Exercise prompt> Print the data exactly, leaving nothing out.

Stored data>
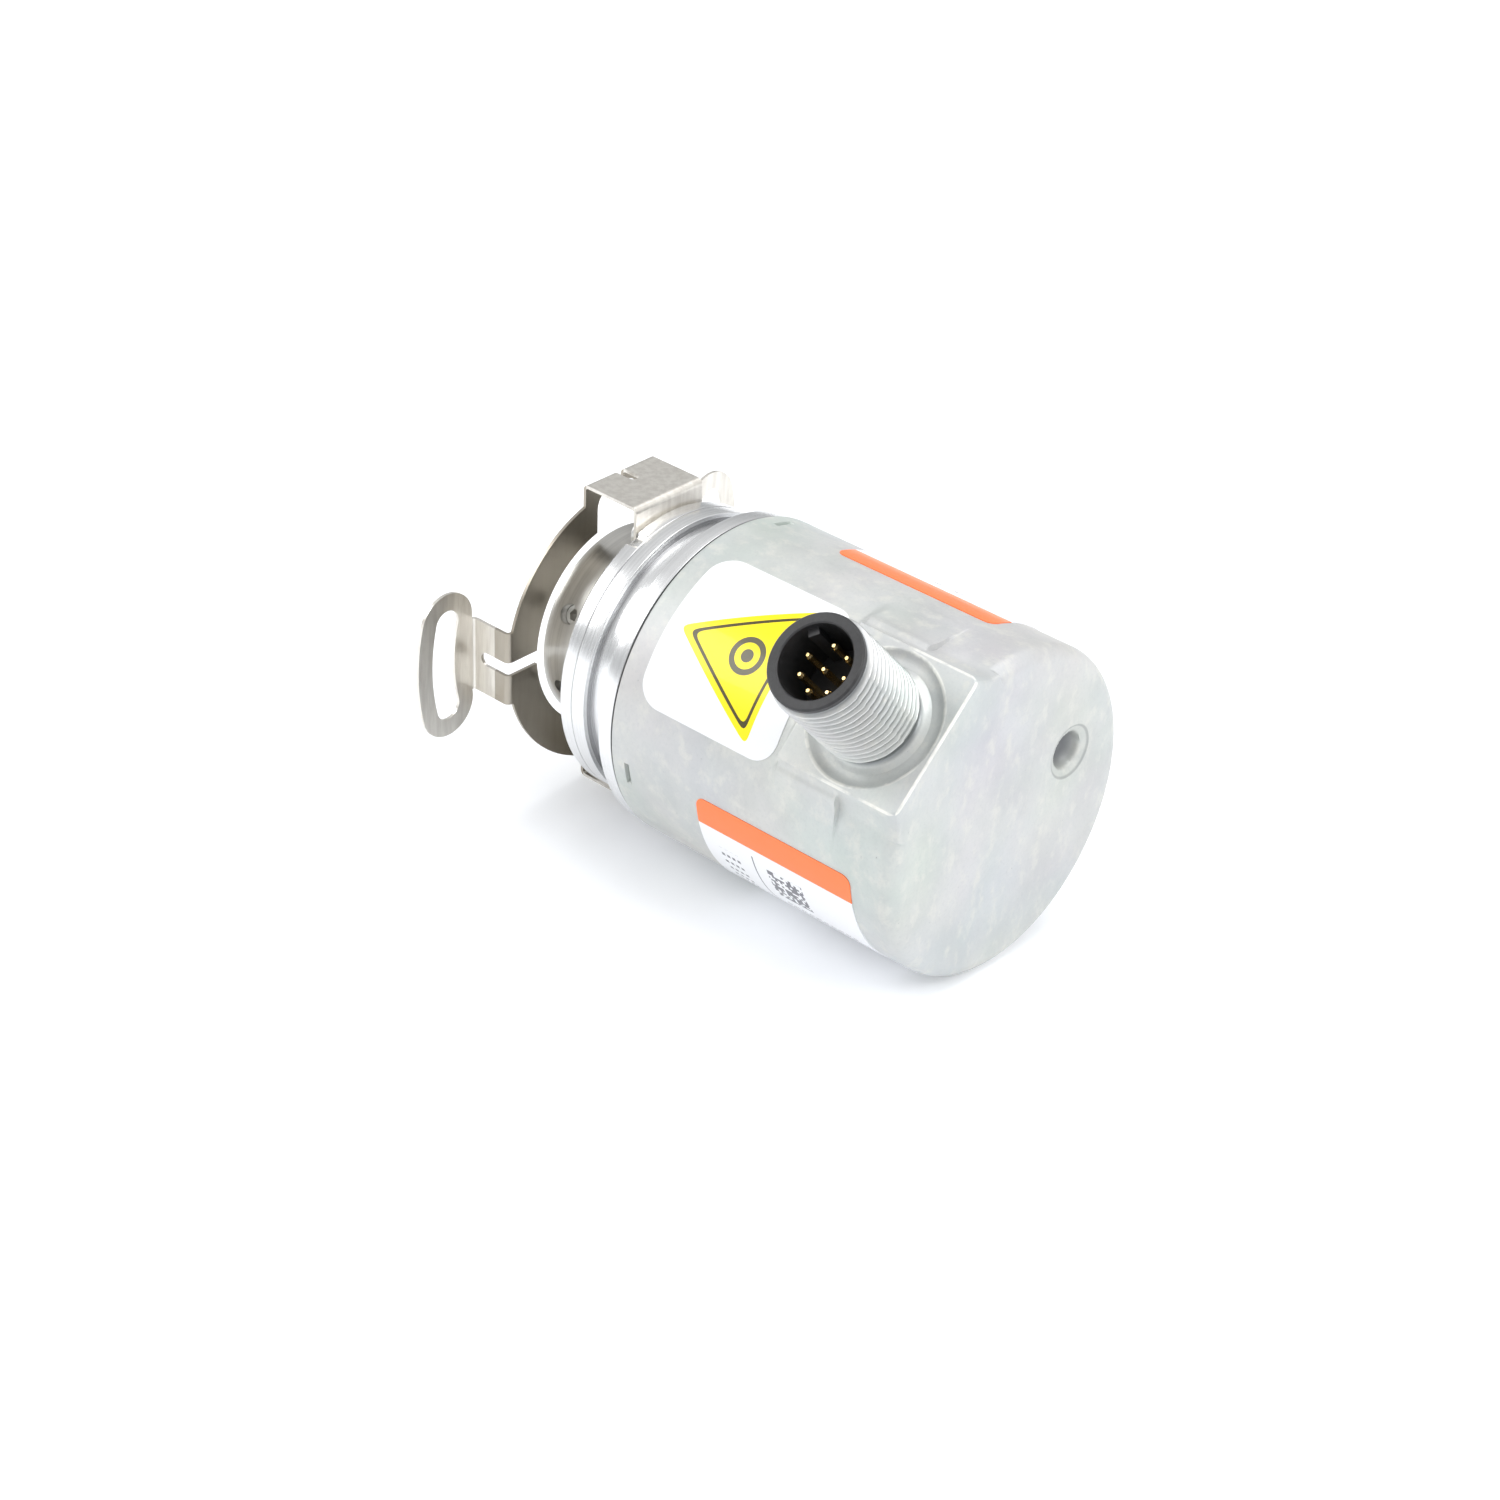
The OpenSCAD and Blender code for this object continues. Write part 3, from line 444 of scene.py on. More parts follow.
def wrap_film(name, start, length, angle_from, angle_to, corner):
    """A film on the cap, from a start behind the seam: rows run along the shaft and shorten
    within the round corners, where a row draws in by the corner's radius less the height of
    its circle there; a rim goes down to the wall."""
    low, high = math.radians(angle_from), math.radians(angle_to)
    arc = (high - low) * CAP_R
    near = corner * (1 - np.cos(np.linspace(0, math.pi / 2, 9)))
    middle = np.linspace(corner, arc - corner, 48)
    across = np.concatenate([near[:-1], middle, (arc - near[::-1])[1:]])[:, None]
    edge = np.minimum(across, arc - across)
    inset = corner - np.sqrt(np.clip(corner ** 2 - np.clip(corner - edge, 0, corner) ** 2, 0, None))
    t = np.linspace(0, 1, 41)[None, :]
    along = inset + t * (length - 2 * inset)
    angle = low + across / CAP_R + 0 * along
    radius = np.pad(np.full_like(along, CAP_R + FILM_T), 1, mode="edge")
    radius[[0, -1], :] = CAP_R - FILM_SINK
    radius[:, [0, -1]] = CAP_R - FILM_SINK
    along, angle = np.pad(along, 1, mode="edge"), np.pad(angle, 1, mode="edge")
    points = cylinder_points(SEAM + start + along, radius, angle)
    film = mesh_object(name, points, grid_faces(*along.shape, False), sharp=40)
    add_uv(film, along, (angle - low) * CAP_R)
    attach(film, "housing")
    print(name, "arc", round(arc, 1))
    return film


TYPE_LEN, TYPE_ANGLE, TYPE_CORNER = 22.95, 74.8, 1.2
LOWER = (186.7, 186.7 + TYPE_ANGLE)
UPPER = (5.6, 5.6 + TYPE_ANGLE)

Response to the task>
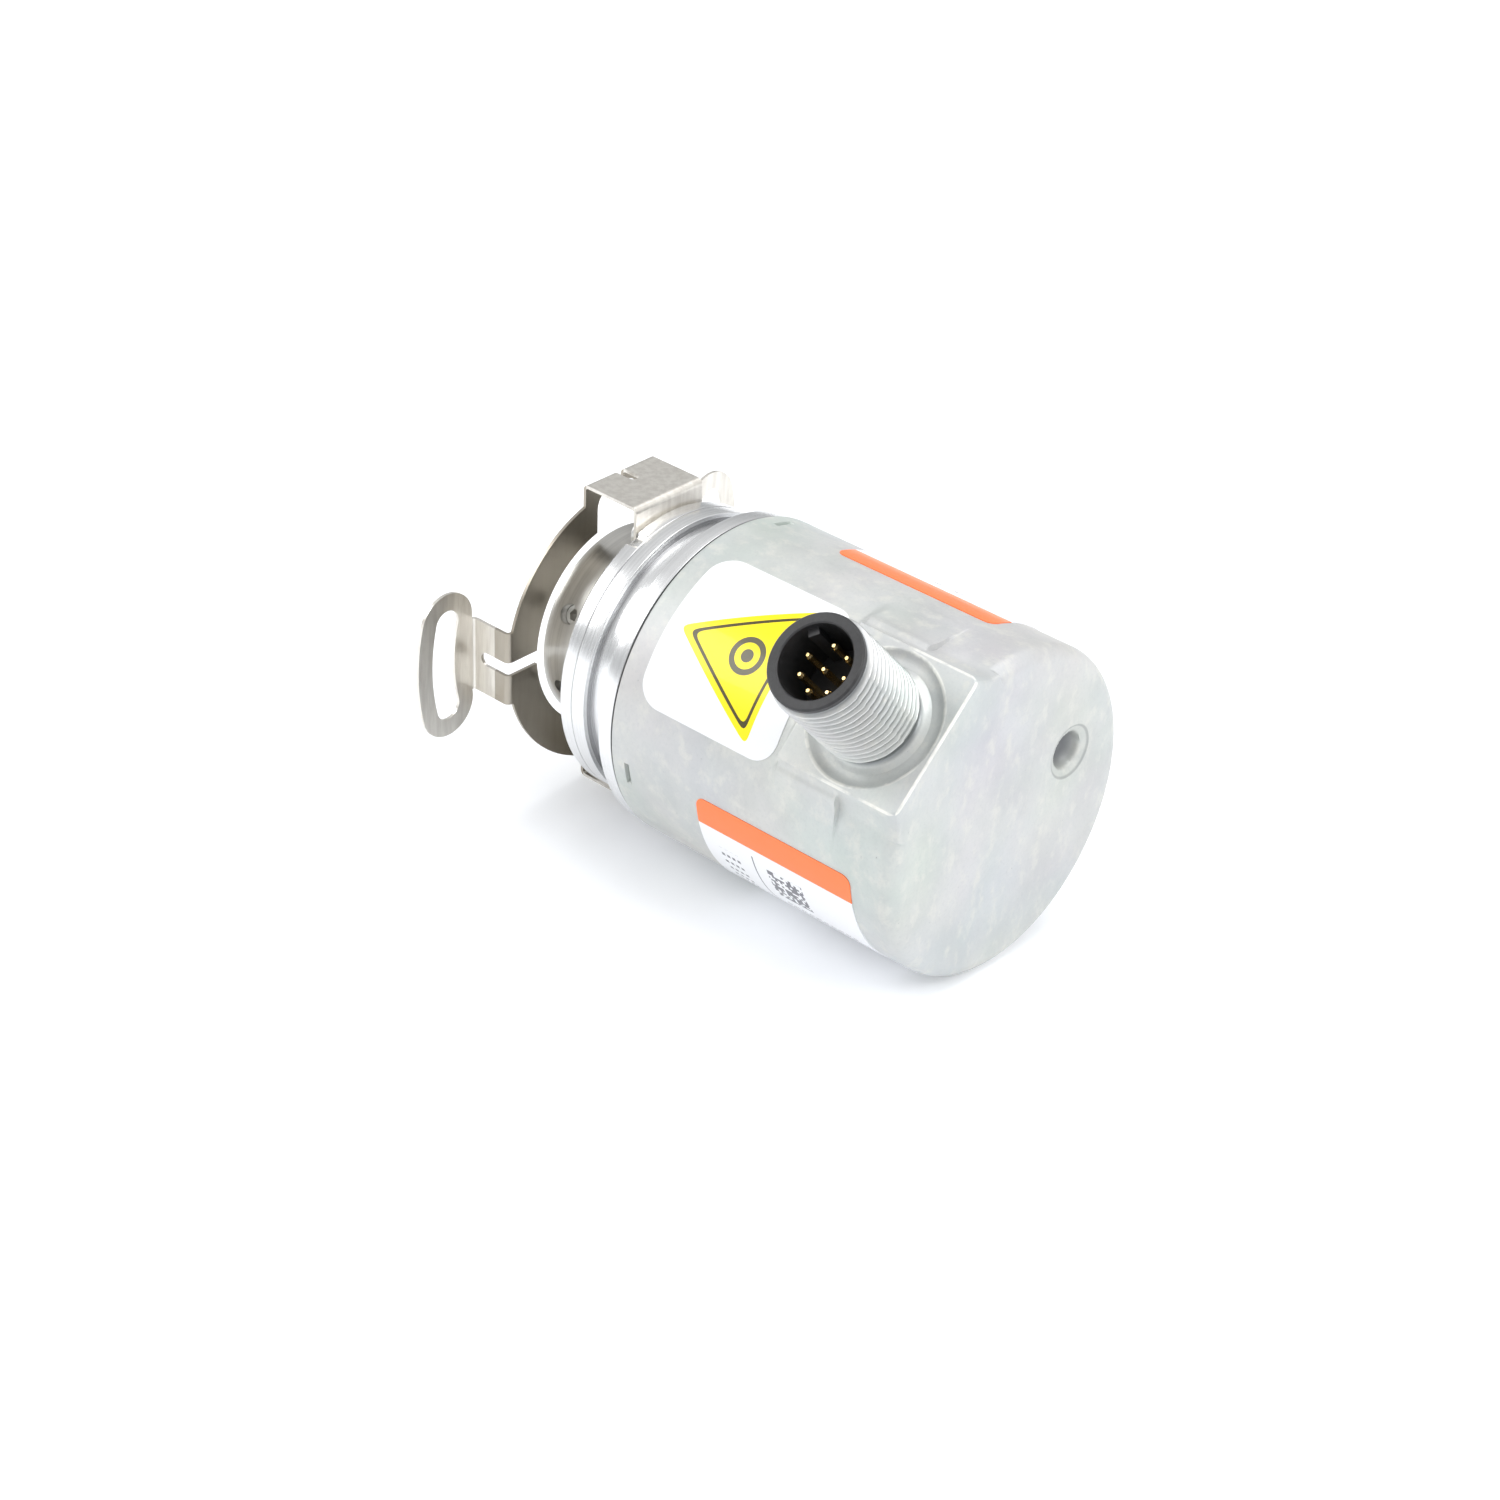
The OpenSCAD and Blender code for this object continues. Write part 3, from line 444 of scene.py on. More parts follow.
def wrap_film(name, start, length, angle_from, angle_to, corner):
    """A film on the cap, from a start behind the seam: rows run along the shaft and shorten
    within the round corners, where a row draws in by the corner's radius less the height of
    its circle there; a rim goes down to the wall."""
    low, high = math.radians(angle_from), math.radians(angle_to)
    arc = (high - low) * CAP_R
    near = corner * (1 - np.cos(np.linspace(0, math.pi / 2, 9)))
    middle = np.linspace(corner, arc - corner, 48)
    across = np.concatenate([near[:-1], middle, (arc - near[::-1])[1:]])[:, None]
    edge = np.minimum(across, arc - across)
    inset = corner - np.sqrt(np.clip(corner ** 2 - np.clip(corner - edge, 0, corner) ** 2, 0, None))
    t = np.linspace(0, 1, 41)[None, :]
    along = inset + t * (length - 2 * inset)
    angle = low + across / CAP_R + 0 * along
    radius = np.pad(np.full_like(along, CAP_R + FILM_T), 1, mode="edge")
    radius[[0, -1], :] = CAP_R - FILM_SINK
    radius[:, [0, -1]] = CAP_R - FILM_SINK
    along, angle = np.pad(along, 1, mode="edge"), np.pad(angle, 1, mode="edge")
    points = cylinder_points(SEAM + start + along, radius, angle)
    film = mesh_object(name, points, grid_faces(*along.shape, False), sharp=40)
    add_uv(film, along, (angle - low) * CAP_R)
    attach(film, "housing")
    print(name, "arc", round(arc, 1))
    return film


TYPE_LEN, TYPE_ANGLE, TYPE_CORNER = 22.95, 74.8, 1.2
LOWER = (186.7, 186.7 + TYPE_ANGLE)
UPPER = (5.6, 5.6 + TYPE_ANGLE)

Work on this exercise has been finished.